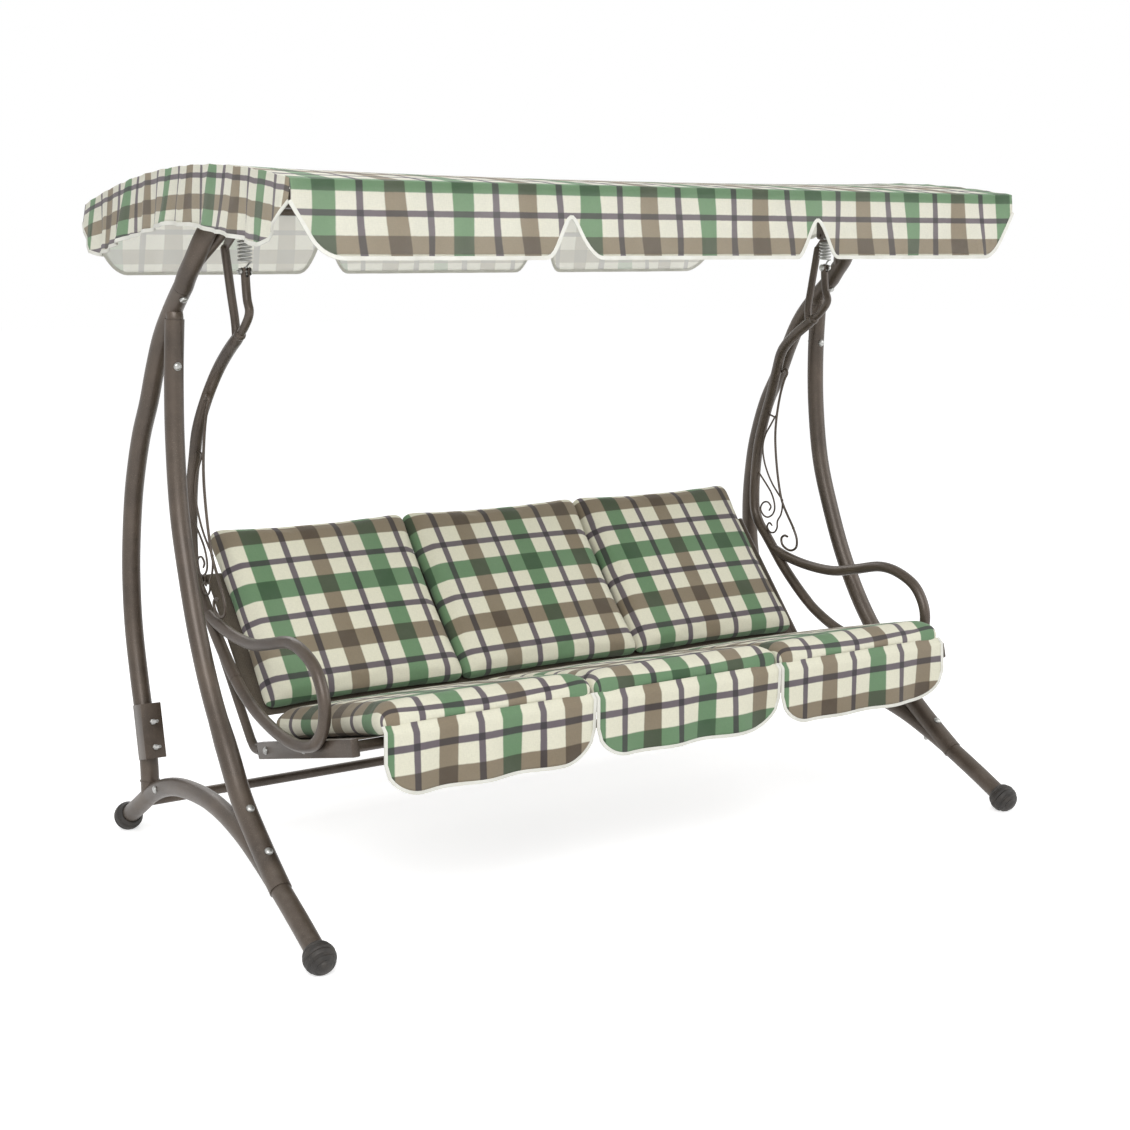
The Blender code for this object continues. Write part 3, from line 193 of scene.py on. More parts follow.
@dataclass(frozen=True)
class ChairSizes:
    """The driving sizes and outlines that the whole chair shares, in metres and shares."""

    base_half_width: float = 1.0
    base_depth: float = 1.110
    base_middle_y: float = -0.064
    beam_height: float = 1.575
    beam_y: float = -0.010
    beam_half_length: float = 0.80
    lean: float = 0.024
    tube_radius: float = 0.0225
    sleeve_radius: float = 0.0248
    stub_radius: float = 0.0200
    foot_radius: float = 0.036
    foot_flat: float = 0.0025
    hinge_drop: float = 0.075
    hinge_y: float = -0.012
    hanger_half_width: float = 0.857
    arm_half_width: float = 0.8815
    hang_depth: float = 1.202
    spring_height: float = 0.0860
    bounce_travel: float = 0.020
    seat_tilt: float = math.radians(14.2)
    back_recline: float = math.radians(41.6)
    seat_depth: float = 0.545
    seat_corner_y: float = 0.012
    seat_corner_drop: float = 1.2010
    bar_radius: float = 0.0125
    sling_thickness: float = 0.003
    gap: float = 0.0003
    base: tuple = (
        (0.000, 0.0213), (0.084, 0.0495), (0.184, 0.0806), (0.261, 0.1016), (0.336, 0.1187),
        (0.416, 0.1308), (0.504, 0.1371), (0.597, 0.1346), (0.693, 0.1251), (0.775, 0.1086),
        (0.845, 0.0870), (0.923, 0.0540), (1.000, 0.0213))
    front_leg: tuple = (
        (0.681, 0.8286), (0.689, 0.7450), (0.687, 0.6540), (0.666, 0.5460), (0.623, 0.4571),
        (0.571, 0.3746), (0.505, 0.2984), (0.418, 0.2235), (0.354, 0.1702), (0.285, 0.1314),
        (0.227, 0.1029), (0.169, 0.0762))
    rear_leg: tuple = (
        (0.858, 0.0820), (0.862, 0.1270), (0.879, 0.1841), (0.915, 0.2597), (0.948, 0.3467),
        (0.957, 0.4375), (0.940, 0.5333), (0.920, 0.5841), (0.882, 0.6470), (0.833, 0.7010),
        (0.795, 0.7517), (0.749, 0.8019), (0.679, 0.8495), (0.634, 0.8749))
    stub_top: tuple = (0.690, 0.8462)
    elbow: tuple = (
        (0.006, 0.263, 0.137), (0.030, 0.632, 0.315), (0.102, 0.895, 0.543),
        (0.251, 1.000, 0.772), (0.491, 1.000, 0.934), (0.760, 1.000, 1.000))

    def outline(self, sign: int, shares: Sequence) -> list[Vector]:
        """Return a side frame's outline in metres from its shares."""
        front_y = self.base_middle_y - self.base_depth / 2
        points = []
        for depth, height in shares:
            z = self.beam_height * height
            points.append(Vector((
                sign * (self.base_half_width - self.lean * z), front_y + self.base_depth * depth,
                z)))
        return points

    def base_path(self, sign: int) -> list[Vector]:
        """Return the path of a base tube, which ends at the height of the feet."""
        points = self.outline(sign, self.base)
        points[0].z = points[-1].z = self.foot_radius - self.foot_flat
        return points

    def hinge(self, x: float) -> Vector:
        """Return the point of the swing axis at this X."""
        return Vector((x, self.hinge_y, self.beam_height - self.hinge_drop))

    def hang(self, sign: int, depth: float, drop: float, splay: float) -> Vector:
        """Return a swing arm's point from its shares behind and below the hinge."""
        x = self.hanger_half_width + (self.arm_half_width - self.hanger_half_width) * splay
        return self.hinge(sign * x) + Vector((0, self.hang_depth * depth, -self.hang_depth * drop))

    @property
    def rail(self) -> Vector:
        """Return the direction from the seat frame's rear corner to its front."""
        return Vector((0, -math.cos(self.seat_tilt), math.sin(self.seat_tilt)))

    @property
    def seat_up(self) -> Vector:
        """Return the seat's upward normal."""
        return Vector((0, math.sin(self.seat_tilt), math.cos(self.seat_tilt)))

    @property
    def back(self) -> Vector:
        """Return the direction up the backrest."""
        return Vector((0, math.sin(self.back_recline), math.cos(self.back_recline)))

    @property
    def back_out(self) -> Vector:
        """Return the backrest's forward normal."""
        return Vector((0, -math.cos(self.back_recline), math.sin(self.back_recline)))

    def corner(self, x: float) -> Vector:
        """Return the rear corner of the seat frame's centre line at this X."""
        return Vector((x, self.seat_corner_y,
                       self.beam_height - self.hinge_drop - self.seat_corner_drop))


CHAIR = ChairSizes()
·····
* Stated task: Exactly as they stand, set down the lines from the top of the data through the line with "driving sizes and".

* Finished answer:
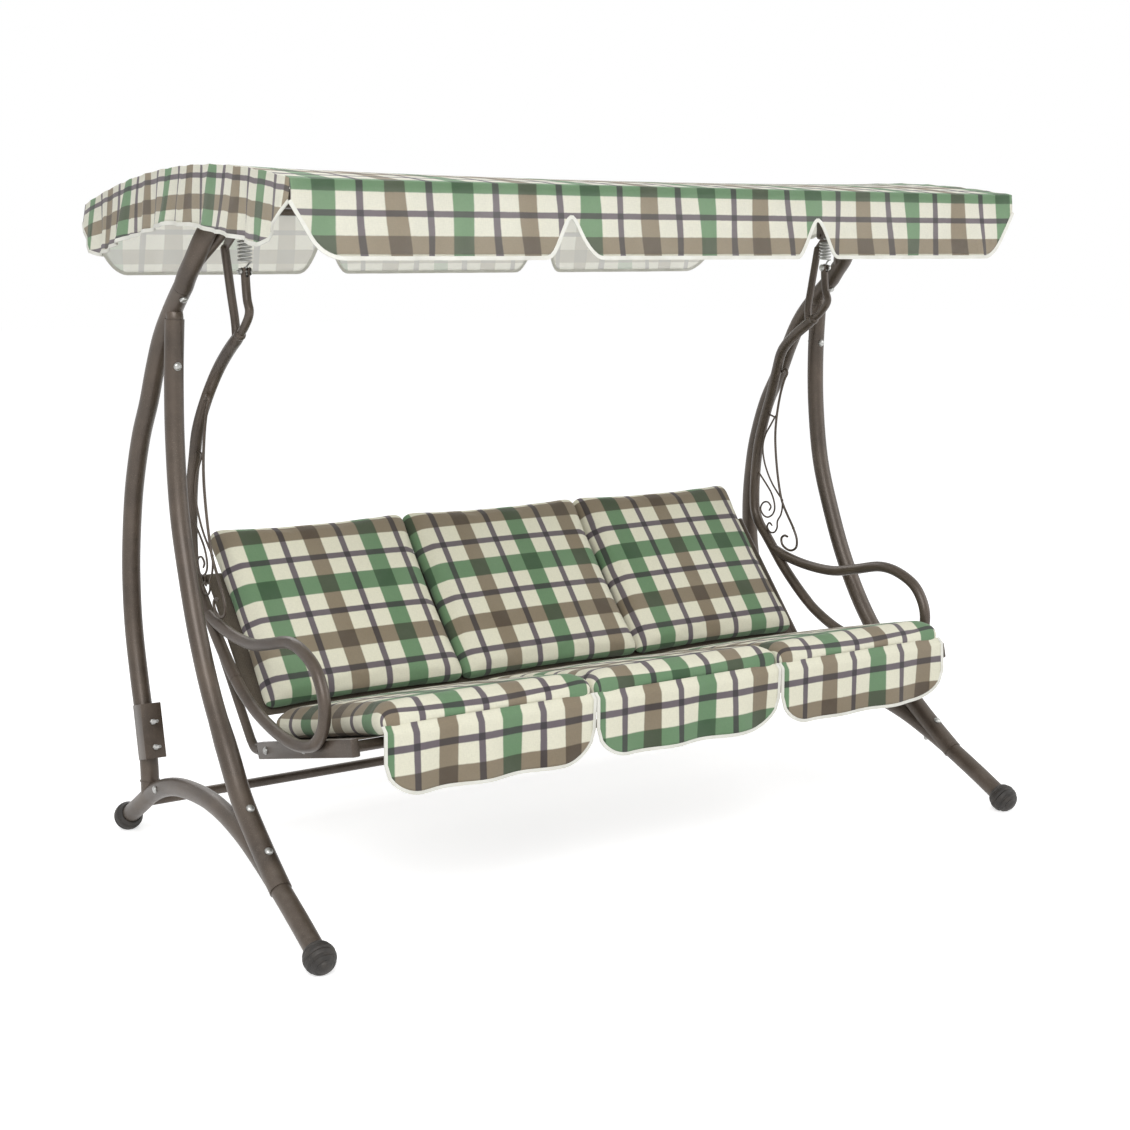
The Blender code for this object continues. Write part 3, from line 193 of scene.py on. More parts follow.
@dataclass(frozen=True)
class ChairSizes:
    """The driving sizes and outlines that the whole chair shares, in metres and shares."""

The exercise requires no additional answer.